December 8, 2005
Heavyweight Books
By Thomas
Sowell
Too many people don't read any books at all and some read only books
with lots of pictures and simple words. However, at the other end
of the spectrum, there are people who think nothing of digging into
books that run into multiple volumes. This column is for them.
The thought
of reading a multi-volume book can be daunting. But, as with other
daunting things, sometimes when you just go do it you find it
isn't nearly as much of a problem as you thought.
The longest
multi-volume work that I have ever read was Winston Churchill's
six-volume History of the Second World War. I got it
as a premium for joining one of the book clubs and thought it
would look good on the shelf. But I had no plans to read beyond
the first volume -- which was The Gathering Storm, a penetrating
history of the events leading up to World War II.
Churchill
was such a great writer, however, as well as knowing the Second
World War inside out, that I kept reading to see what happened
next. Before I knew it, I was in the last volume, reading about
the return of peace and the beginning of the Cold War.
If you are
ever going to have a lot of time on your hands and like reading,
Churchill's history of World War II is the book to take on a trip
around the world or into your golden retirement years. It is in
paperback now, so it's not such a load to carry.
Another
multi-volume book that I never expected to read all the way through,
but did, was The Americans by Daniel Boorstin. It is
in three volumes and gives a social history of the United States
from colonial times onward. It is a fascinating account of how
people lived and the inventions and innovations that changed Americans'
way of life from one generation to another.
An extremely
readable book, The Americans shows how we got from there
to here. Again, I just got hooked in the first volume and couldn't
stop till I got all the way through it.
Perhaps
the most unlikely multi-volume book for me to read was the three-volume
autobiography of Herbert Hoover, who is best known for being President
of the United States when the stock market collapsed in 1929 and
the Great Depression of the 1930s began. Someone said that Herbert
Hoover was a great man but not a great president. That becomes
clear from reading his life story.
Hoover's
greatest achievements came before he ever entered politics. In
private industry, he became internationally renowned as an engineer.
Then, during the First World War he left his lucrative career
for an unpaid job, organizing massive food shipments to save millions
of people in Europe from malnutrition and starvation brought on
by the disruptions of the war.
Hoover risked
his own fortune by ordering massive amounts of food before there
was enough money raised to pay for it, because he realized that
otherwise people would be dying while he was raising money. That
was a great man.
After decades
of reading about racial issues and racial leaders in the stereotyped
terms of good guys and bad guys, Uncle Toms and "militants,"

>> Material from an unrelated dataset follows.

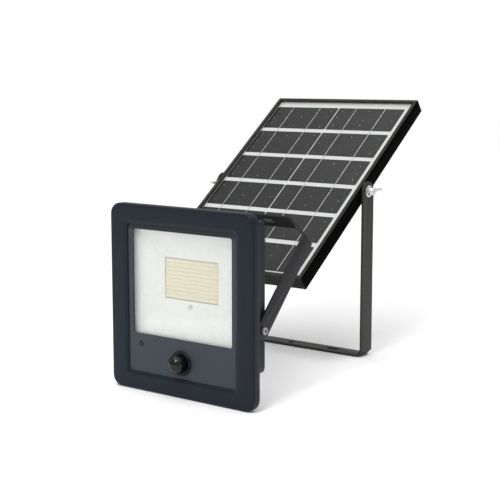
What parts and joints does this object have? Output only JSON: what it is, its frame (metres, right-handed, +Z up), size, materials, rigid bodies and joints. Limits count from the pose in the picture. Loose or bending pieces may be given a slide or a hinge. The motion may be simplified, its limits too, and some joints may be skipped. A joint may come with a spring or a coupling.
{
  "type": "solar flood light",
  "caption": "LED flood lamp with motion sensor on a tilting yoke, with a separate framed solar panel that tilts in its own U bracket on wing nuts.",
  "frame": {"origin": "on the floor, at the middle of the bounding box of lamp and panel unit", "axes": "+Z up; the lamp and the lower edge of the panel face -Y; both tilt axes run along X"},
  "size_m": [0.3367, 0.516, 0.3686],
  "materials": {
    "anthracite_paint": "fine matt powder coat",
    "yoke_paint": "fine matt powder coat",
    "bracket_paint": "fine matt powder coat",
    "window_glass": "clear",
    "panel_glass": "clear, low iron",
    "black_rubber": "matt",
    "white_reflector": "satin",
    "yellow_phosphor": "satin",
    "green_board": "solder mask",
    "black_gloss": "high gloss",
    "black_plastic": "satin",
    "zinc_steel": "zinc plated",
    "cell_sleeve": "shrink sleeve",
    "frame_black": "black anodised",
    "white_backsheet": "satin",
    "dark_silicon": "satin"
  },
  "bodies": {
    "bracket": {"panel_bracket": "bracket_paint"},
    "panel": {"frame_bottom": "frame_black", "frame_top": "frame_black", "frame_left": "frame_black", "frame_right": "frame_black", "panel_glass": "panel_glass", "backsheet": "white_backsheet", "solar_cell_1_1": "dark_silicon", "solar_cell_1_2": "dark_silicon", "solar_cell_2_1": "dark_silicon", "solar_cell_2_2": "dark_silicon", "solar_cell_3_1": "dark_silicon", "solar_cell_3_2": "dark_silicon", "solar_cell_4_1": "dark_silicon", "solar_cell_4_2": "dark_silicon", "solar_cell_5_1": "dark_silicon", "solar_cell_5_2": "dark_silicon", "solar_cell_6_1": "dark_silicon", "solar_cell_6_2": "dark_silicon", "junction_box": "black_plastic", "junction_lid": "black_plastic", "junction_gland": "black_plastic", "tilt_stud_left": "zinc_steel", "tilt_stud_right": "zinc_steel", "tilt_washer_left": "zinc_steel", "tilt_washer_right": "zinc_steel"},
    "wing_nut_left": {"wing_nut_left": "zinc_steel"},
    "wing_nut_right": {"wing_nut_right": "zinc_steel"},
    "yoke": {"lamp_yoke": "yoke_paint"},
    "head": {"front_bezel": "anthracite_paint", "front_plate": "anthracite_paint", "window_gasket": "black_rubber", "window_glass": "window_glass", "reflector": "white_reflector", "led_board": "white_reflector", "led_array": "yellow_phosphor", "pir_collar": "black_plastic", "pir_dome": "black_gloss", "pir_sensor": "zinc_steel", "pir_board": "green_board", "ir_window": "black_plastic", "ir_receiver": "black_plastic", "rear_casing": "anthracite_paint", "lamp_gland": "black_plastic", "lamp_gland_nut": "black_plastic", "vent_plug": "black_plastic", "casing_screw_1": "zinc_steel", "casing_screw_2": "zinc_steel", "casing_screw_3": "zinc_steel", "casing_screw_4": "zinc_steel", "battery_tray": "black_plastic", "battery_cell_1": "cell_sleeve", "battery_cell_2": "cell_sleeve", "battery_cell_3": "cell_sleeve", "controller_board": "green_board", "pivot_bolt_left": "zinc_steel", "pivot_bolt_right": "zinc_steel", "pivot_washer_left": "black_plastic", "pivot_washer_right": "black_plastic"}
  },
  "joints": [
    {"name": "panel_tilt", "type": "hinge", "parent": "bracket", "child": "panel", "pos_m": [-0.0191, 0.09985, 0.2415], "axis": [1, 0, 0], "range_deg": [-37.3, 52.7]},
    {"name": "wing_nut_left_spin", "type": "hinge", "parent": "panel", "child": "wing_nut_left", "pos_m": [-0.0191, 0.09985, 0.2415], "axis": [1, 0, 0], "continuous": true},
    {"name": "wing_nut_right_spin", "type": "hinge", "parent": "panel", "child": "wing_nut_right", "pos_m": [-0.0191, 0.09985, 0.2415], "axis": [1, 0, 0], "continuous": true},
    {"name": "lamp_apart", "type": "slide", "parent": "bracket", "child": "yoke", "axis": [0, -1, 0], "range_m": [0, 0.3]},
    {"name": "head_tilt", "type": "hinge", "parent": "yoke", "child": "head", "pos_m": [0.0509, -0.21665, 0.098], "axis": [1, 0, 0], "range_deg": [-42.7, 90]}
  ]
}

it was a refreshing change to read the two-volume biography of
Booker T. Washington by Lewis R. Harlan. If ever there was a complex
man with a tough mission and very little room for maneuver, it
was Booker T. Washington.
He arose
as a black leader during a period of major retrogression in race
relations in the South -- including both disenfranchisement and
lynchings of blacks. It was in this setting that Washington established
Tuskegee Institute in rural Alabama.
Booker T.
Washington walked a tightrope, knowing that one ill-conceived
statement from him could jeopardize not only the future of Tuskegee
Institute but ignite the whole volatile racial situation in the
South.
"I
could stir up a race war in Alabama in six weeks if I chose,"
he said, but to do so "would wipe out the achievements of
decades of labor."
Despite
the myth that Washington renounced civil rights, he never did.
The opening of his papers after his death revealed that he had
in fact fought for those rights behind the scenes and had even
secretly financed legal challenges to the Jim Crow laws.
The complexity
and ingenuity of the man caused those who knew him to call him
"the wizard." More people can get to know him by reading
Professor Harlan's outstanding two-volume biography.